WHAT THE TASK REQUIRES: In the records below, find the line with "placed() cowl_door_right();" and the line with "bpy.data.objects.remove(obj)"; return exactly those lines and every line between them.

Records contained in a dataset
[start]
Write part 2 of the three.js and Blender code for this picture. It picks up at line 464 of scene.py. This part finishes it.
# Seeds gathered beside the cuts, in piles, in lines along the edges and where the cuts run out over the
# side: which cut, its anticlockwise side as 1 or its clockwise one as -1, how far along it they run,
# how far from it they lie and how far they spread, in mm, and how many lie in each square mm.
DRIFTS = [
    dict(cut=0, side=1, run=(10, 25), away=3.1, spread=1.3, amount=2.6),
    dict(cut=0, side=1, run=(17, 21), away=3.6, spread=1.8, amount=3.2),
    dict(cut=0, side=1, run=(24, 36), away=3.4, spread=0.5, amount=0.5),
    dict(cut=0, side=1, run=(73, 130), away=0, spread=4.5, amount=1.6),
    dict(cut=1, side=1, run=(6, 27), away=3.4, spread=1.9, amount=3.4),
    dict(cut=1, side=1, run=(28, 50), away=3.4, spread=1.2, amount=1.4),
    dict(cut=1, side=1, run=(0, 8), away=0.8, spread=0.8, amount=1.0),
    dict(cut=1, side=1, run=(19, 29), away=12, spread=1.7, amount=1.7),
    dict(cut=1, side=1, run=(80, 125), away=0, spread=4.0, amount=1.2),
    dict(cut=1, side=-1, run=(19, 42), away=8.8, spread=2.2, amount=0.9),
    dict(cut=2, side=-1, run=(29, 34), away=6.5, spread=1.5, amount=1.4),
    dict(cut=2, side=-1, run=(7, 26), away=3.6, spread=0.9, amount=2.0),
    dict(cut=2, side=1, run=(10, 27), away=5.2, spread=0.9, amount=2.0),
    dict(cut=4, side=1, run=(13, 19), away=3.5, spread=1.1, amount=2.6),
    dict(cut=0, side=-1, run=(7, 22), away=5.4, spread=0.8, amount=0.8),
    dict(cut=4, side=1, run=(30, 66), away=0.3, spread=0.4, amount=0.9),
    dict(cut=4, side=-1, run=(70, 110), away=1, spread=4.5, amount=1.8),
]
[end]
[start]
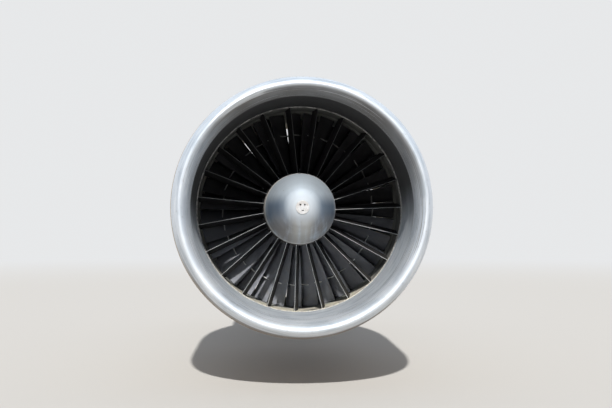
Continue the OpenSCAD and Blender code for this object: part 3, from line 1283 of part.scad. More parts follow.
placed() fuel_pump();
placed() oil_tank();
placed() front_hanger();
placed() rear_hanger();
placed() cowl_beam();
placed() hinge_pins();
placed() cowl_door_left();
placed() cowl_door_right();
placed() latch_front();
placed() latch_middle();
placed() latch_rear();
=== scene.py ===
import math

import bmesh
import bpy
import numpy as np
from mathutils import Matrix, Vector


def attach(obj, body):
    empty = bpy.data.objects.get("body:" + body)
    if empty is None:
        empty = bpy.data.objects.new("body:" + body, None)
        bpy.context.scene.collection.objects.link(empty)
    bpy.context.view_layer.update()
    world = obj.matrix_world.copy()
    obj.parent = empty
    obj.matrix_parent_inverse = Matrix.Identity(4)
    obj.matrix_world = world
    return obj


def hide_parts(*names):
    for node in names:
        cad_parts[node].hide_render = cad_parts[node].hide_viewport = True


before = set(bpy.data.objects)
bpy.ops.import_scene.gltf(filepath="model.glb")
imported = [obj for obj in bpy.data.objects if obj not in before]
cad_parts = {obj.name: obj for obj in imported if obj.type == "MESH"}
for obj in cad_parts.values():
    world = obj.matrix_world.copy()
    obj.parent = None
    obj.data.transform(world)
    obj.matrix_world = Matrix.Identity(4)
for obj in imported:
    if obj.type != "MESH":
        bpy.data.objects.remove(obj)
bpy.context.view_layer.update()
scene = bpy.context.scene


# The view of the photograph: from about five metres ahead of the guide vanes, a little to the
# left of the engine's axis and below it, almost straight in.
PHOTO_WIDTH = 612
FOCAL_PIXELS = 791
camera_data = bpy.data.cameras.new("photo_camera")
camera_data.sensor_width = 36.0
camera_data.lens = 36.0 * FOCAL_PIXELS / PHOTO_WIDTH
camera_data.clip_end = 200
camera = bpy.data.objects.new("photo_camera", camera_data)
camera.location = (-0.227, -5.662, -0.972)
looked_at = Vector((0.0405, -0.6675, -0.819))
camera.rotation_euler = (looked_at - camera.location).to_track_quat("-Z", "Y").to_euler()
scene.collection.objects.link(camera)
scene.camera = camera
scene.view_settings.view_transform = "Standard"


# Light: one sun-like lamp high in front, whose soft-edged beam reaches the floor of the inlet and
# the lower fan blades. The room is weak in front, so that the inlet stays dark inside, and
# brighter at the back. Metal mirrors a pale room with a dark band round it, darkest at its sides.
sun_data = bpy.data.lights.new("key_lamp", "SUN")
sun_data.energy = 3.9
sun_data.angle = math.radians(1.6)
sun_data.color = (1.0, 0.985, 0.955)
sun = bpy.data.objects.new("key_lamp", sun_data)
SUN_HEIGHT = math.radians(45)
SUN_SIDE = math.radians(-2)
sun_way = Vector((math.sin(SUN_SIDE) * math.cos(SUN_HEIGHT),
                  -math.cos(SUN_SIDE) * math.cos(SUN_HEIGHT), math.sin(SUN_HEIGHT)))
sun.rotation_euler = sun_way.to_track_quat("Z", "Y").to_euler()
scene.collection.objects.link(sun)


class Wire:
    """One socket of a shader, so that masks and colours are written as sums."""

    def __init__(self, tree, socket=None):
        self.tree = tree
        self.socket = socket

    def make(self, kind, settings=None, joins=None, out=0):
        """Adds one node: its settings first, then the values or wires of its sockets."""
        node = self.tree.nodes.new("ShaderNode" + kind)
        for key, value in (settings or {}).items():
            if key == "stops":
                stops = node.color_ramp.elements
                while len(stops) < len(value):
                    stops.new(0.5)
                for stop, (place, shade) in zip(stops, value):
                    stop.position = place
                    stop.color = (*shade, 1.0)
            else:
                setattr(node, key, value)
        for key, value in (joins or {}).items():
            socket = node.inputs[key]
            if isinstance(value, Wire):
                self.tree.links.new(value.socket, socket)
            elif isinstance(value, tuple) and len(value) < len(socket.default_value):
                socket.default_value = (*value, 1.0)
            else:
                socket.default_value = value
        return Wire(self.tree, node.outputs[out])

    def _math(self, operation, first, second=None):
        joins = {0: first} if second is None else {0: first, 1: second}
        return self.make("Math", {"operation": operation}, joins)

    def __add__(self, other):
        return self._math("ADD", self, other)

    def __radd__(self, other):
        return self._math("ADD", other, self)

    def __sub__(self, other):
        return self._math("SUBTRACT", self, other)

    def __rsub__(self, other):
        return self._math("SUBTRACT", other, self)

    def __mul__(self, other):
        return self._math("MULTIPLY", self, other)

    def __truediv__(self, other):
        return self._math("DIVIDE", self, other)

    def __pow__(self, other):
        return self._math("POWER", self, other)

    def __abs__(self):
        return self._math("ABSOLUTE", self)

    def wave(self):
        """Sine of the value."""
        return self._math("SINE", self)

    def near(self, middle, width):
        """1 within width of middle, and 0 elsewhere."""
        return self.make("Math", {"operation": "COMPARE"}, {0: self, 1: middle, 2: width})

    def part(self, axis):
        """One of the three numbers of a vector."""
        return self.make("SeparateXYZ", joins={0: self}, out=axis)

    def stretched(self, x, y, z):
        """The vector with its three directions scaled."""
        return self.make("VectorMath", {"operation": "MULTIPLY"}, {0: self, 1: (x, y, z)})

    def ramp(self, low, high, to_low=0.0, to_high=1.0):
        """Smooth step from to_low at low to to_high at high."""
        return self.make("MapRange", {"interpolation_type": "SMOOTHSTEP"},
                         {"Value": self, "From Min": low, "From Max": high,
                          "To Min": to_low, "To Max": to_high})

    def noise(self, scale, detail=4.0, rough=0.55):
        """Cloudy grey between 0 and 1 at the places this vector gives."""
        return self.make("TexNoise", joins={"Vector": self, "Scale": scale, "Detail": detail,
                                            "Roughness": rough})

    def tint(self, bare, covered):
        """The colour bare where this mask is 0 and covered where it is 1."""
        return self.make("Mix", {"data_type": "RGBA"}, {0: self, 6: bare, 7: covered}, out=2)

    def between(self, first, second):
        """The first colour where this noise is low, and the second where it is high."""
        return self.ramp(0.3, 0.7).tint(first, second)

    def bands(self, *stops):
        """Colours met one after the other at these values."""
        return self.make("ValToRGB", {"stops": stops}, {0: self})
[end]
THE ANSWER:
placed() cowl_door_right();
placed() latch_front();
placed() latch_middle();
placed() latch_rear();
=== scene.py ===
import math

import bmesh
import bpy
import numpy as np
from mathutils import Matrix, Vector


def attach(obj, body):
    empty = bpy.data.objects.get("body:" + body)
    if empty is None:
        empty = bpy.data.objects.new("body:" + body, None)
        bpy.context.scene.collection.objects.link(empty)
    bpy.context.view_layer.update()
    world = obj.matrix_world.copy()
    obj.parent = empty
    obj.matrix_parent_inverse = Matrix.Identity(4)
    obj.matrix_world = world
    return obj


def hide_parts(*names):
    for node in names:
        cad_parts[node].hide_render = cad_parts[node].hide_viewport = True


before = set(bpy.data.objects)
bpy.ops.import_scene.gltf(filepath="model.glb")
imported = [obj for obj in bpy.data.objects if obj not in before]
cad_parts = {obj.name: obj for obj in imported if obj.type == "MESH"}
for obj in cad_parts.values():
    world = obj.matrix_world.copy()
    obj.parent = None
    obj.data.transform(world)
    obj.matrix_world = Matrix.Identity(4)
for obj in imported:
    if obj.type != "MESH":
        bpy.data.objects.remove(obj)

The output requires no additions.